Leïla Slimani est une journaliste et écrivaine franco-marocaine née à Rabat le 3 octobre 1981. Connue dès son deuxième roman, Chanson douce, lauréate du prestigieux prix Goncourt en 2016, elle est l’une des auteures francophones les plus en vue du moment.

Élevée dans l’amour de la France

Fille d’une mère aux origines alsacienne et algérienne devenue l’une des premières femmes médecins du Maroc et d’un père banquier et ancien Secrétaire d’État chargé des Affaires économiques, Leïla Slimani voit le jour dans une famille aisée le 3 octobre 1981, dans la capitale marocaine. Amoureux de la langue française ayant lui-même fait ses études en France, son père l’éduque, avec ses deux sœurs, dans la langue de Molière. Leïla Slimani suit d’ailleurs son éducation au lycée français Descartes à Rabat.

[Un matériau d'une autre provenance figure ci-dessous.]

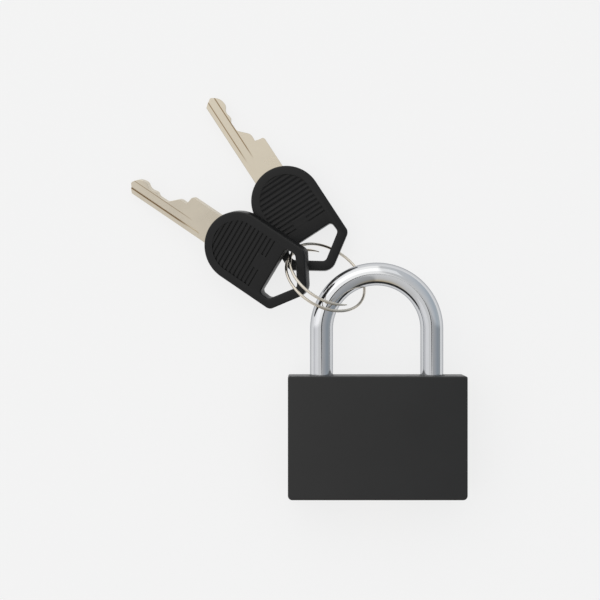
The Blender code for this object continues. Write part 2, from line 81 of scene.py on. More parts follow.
# the shackle's heel leg has a neck, and a flat beside its stop pin
HEEL_NECK_Y = (-0.2 * MM, 2.4 * MM)
HEEL_NECK_R = 1.3 * MM
HEEL_FLAT_X = -15.3 * MM
HEEL_FLAT_Y = (2.3 * MM, 12.3 * MM)
# its toe has a notch for the bolt's nose
NOTCH_DEPTH = 1.3 * MM
NOTCH_Y = (7.8 * MM, 13.3 * MM)

# the case's bores: radii, and the heights where they end
LEG_BORE_R = 3.2 * MM
HEEL_BORE_Y = -14.0 * MM
TOE_BORE_Y = 5.0 * MM
MOUTH_DEPTH = 0.35 * MM
MOUTH_R = 3.6 * MM
PLUG_BORE_R = 5.2 * MM
PLUG_BORE_Y = 3.2 * MM
FLANGE_BORE_R = 6.0 * MM
FLANGE_BORE_Y = -14.2 * MM
CAM_BORE_R = 4.7 * MM
CAM_BORE_Y = (2.9 * MM, 9.4 * MM)
BOLT_BORE_R = 3.85 * MM
BOLT_BORE_X = -10.2 * MM
BOLT_Y = 10.0 * MM
PIN_HOLE_R = 1.3 * MM
PIN_HOLE_X = 3.0 * MM
PIN_ROWS = [-2.7 * MM, -5.7 * MM, -8.7 * MM, -11.7 * MM]
# x, y, depth from the back and radius, in millimetres, for the plug's and the heel's cross pins
CROSS_PINS = [(-5.0, 1.2, 11.0, 1.15), (-16.6, 11.0, 12.5, 1.25)]

# the plug, from its face up to its inner end
PLUG_FACE_Y = -15.4 * MM
PLUG_END_Y = 3.0 * MM
PLUG_R = 5.0 * MM
FLANGE_R = 5.8 * MM
FLANGE_T = 0.9 * MM
RETAINER_GROOVE_R = 3.8 * MM
RETAINER_GROOVE_Y = (0.0, 2.4 * MM)

KEY_LENGTH = 53.75 * MM
KEY_POSES = {
    "key_1": (Vector((-11.55, 42.43, 3.82)) * MM, -56.9, 2.9, -0.15),
    "key_2": (Vector((-17.74, 36.66, 11.02)) * MM, -34.14, 9.66, 17.06),
}
# distance from the blade's tip and height above its spine, along the cut edge
KEY_CUTS = [
    (0.0, 2.03),
    (0.05, 2.46),
    (0.32, 2.84),
    (1.07, 3.69),
    (1.6, 4.12),
    (2.46, 4.44),
    (3.42, 4.55),
    (3.96, 4.39),
    (4.6, 3.91),
    (5.14, 3.69),
    (5.89, 3.64),
    (6.74, 3.85),
    (7.28, 3.85),
    (7.81, 3.48),
    (8.25, 3.26),
    (10.59, 3.32),
    (11.02, 3.53),
    (12.84, 5.3),
    (13.38, 5.72),
    (14.02, 5.89),
    (15.52, 5.83),
    (15.78, 6.85),
    (15.94, 7.86),
    (16.21, 8.13),
    (16.59, 8.25),
]
BLADE_H = 8.25 * MM
BLADE_END_X = 28.15 * MM
# the milled groove's two sides, below the blade's spine
GROOVE_HIGH = 1.1 * MM
GROOVE_LOW = 3.1 * MM
HEAD_HALF_W = 9.0 * MM
HEAD_POINT_X = -0.5 * MM
HEAD_SHOULDER_X = 5.6 * MM
HEAD_ARCH_X = 20.85 * MM
HOLE_SIDE = (7.2 * MM, 6.85 * MM)
HOLE_END = (10.0 * MM, 6.65 * MM)
RECESS_R = 6.8 * MM
RECESS_END_X = 13.2 * MM
RECESS_DEPTH = 0.45 * MM
RIB_COUNT = 12
RIB_W = 0.75 * MM
RING_TURN = (math.radians(-49.9), 0.0, math.radians(-32.9))
RING_CENTRE = Vector((-12.72, 40.367, 8.70)) * MM
RING_FROM = -42.0
RING_TO = -601.0

VIEW_CENTRE = (-19.46 * MM, 34.6 * MM, 0.0)
HOOD_R = 40.0 * MM
# each lamp's name, place, size, watts and colour
LAMPS = [
    ("sky_panel", (-0.25, 1.0, 0.95), (1.5, 0.8), 1.2, (1.0, 0.995, 0.985)),
    ("left_panel", (-1.1, -0.1, 0.9), (0.9, 1.2), 0.5, (1.0, 1.0, 1.0)),
]
# height of the bumps in paint, metal and plastic
FINE_RELIEF = 0.02 * MM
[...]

Après avoir décroché son bac en 1999, elle part suivre des études littéraires à Paris au lycée Fénelon avant d’obtenir un diplôme en sciences politiques à l’IEP. Passionnée de théâtre, elle s’inscrit parallèlement au Cours Florent pour devenir comédienne. Elle se tourne ensuite vers les médias en poursuivant des études à L’École supérieure de commerce de Paris (ESCP Europe).

Repérée par Christophe Barbier

Le journaliste et éditorialiste Christophe Barbier, alors parrain de sa promotion, la remarque et lui propose une formation au magazine L’Express. Une aubaine pour la jeune femme qui apprend les ficelles du métier.

En 2008, la jeune femme est engagée comme journaliste pour le magazine Jeune Afrique. Mêlant sa passion des voyages et des rencontres, elle couvre principalement les sujets d’Afrique du Nord. C’est également cette année-là qu’elle épouse son mari Antoine, un banquier, avec qui elle a deux enfants.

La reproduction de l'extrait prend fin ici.